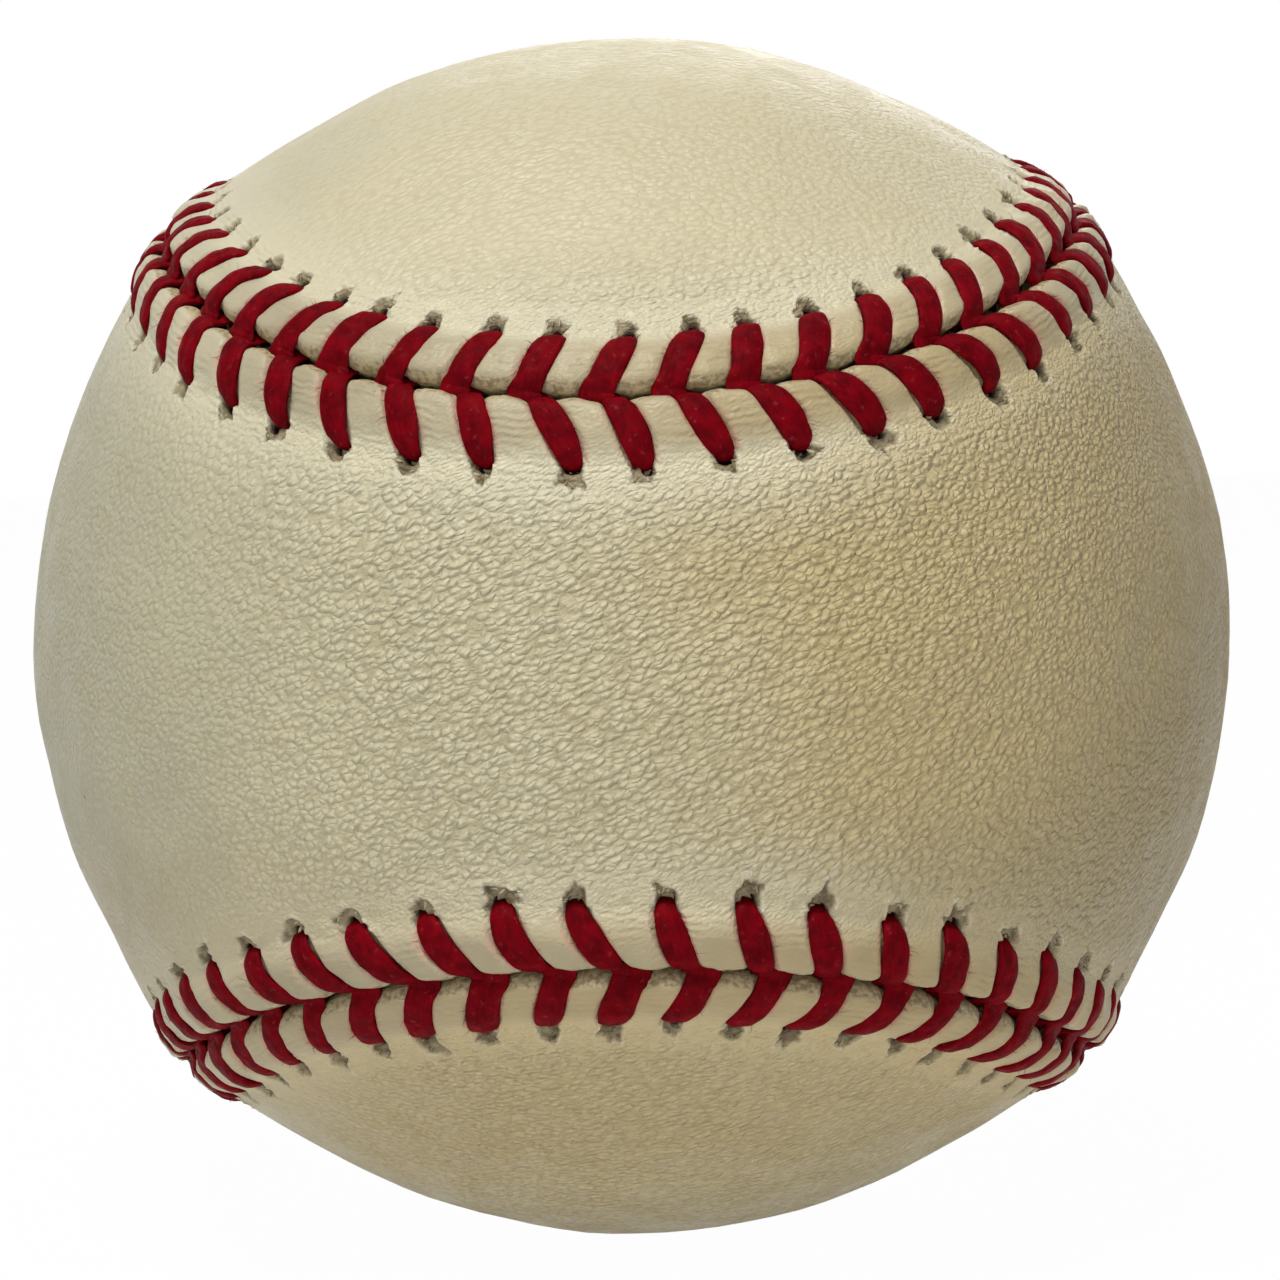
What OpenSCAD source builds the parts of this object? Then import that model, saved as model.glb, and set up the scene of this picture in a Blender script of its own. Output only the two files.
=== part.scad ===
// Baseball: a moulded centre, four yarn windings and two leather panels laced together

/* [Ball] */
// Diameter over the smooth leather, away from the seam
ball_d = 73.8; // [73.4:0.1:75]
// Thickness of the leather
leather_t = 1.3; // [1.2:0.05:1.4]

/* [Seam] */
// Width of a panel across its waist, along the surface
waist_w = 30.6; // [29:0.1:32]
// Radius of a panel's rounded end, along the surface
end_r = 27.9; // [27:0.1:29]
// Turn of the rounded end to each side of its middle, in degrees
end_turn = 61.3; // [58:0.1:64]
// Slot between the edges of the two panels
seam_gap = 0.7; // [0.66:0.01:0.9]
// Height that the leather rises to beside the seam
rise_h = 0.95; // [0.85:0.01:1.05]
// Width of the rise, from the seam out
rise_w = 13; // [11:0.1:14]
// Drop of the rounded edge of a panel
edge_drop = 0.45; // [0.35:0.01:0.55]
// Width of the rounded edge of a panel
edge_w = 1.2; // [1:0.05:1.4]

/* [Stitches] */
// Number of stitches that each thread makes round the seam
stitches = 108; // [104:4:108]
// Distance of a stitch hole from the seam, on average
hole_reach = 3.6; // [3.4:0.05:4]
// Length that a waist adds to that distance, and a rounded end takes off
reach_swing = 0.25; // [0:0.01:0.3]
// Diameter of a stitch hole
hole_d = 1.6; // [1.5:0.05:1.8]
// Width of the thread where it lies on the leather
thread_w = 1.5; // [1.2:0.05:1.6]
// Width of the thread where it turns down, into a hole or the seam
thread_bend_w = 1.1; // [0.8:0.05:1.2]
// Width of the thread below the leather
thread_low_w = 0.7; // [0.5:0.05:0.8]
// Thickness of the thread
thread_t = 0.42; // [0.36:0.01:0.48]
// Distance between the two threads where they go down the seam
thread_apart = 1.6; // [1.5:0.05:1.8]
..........
Request — Return nothing but the lines from the start of the listing above through the line containing "leather_t = 1.3; // [1.2:0.05:1.4]", exactly as given.

Response to this exercise —
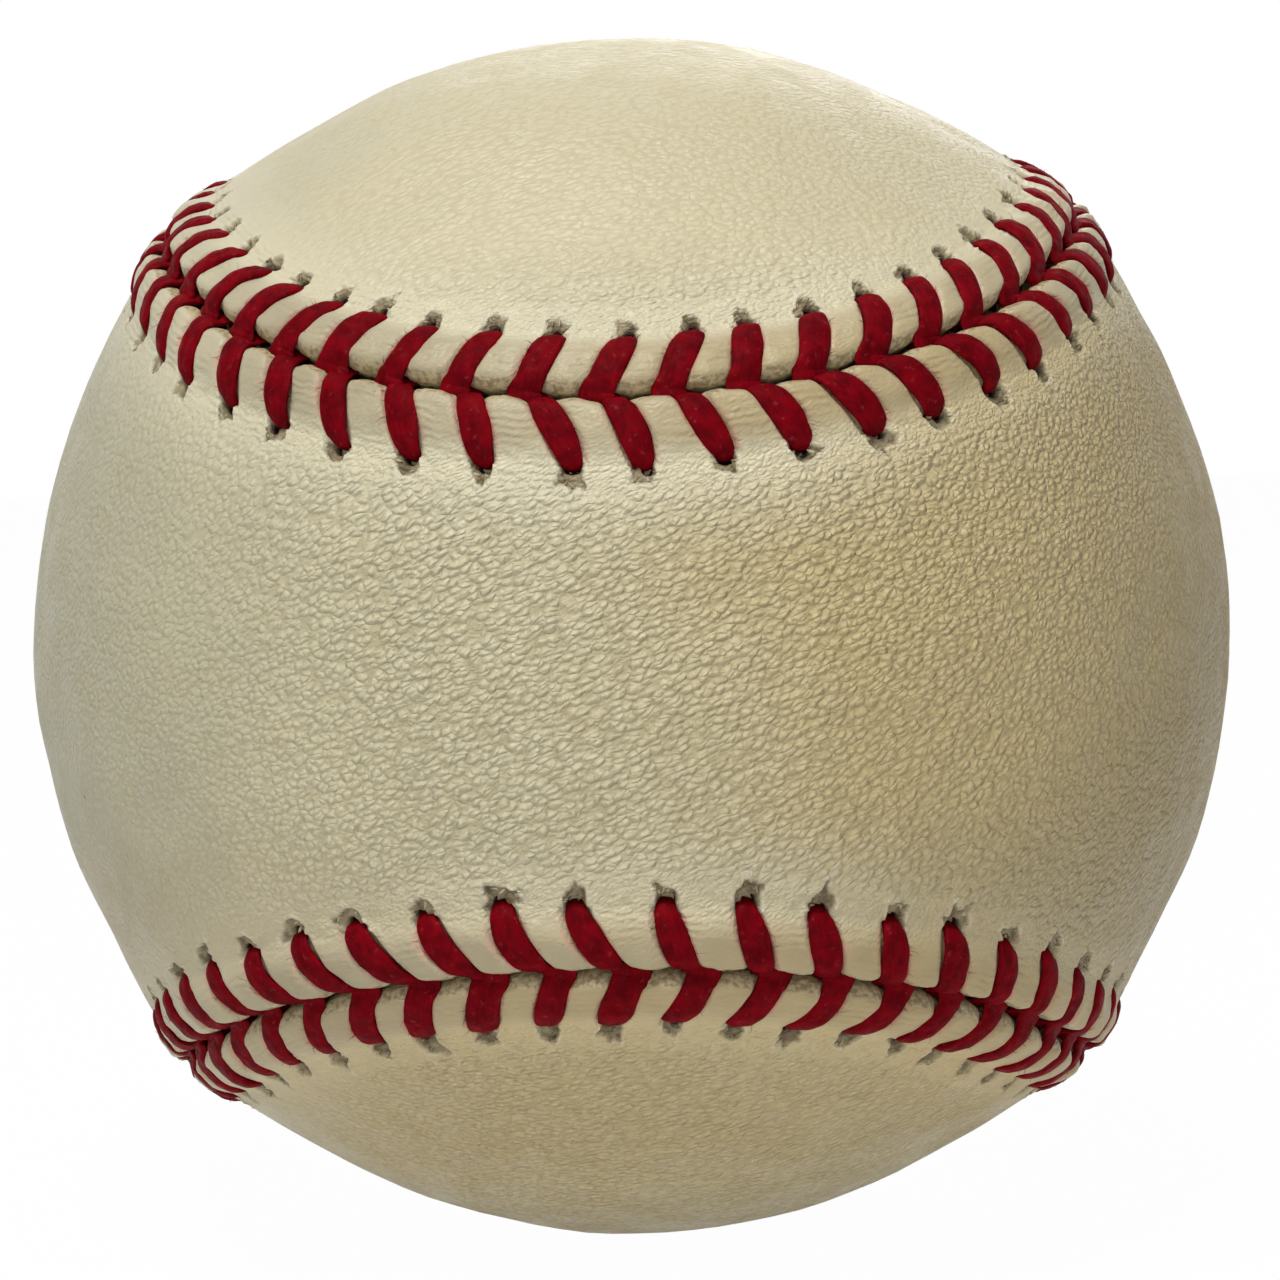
What OpenSCAD source builds the parts of this object? Then import that model, saved as model.glb, and set up the scene of this picture in a Blender script of its own. Output only the two files.
=== part.scad ===
// Baseball: a moulded centre, four yarn windings and two leather panels laced together

/* [Ball] */
// Diameter over the smooth leather, away from the seam
ball_d = 73.8; // [73.4:0.1:75]
// Thickness of the leather
leather_t = 1.3; // [1.2:0.05:1.4]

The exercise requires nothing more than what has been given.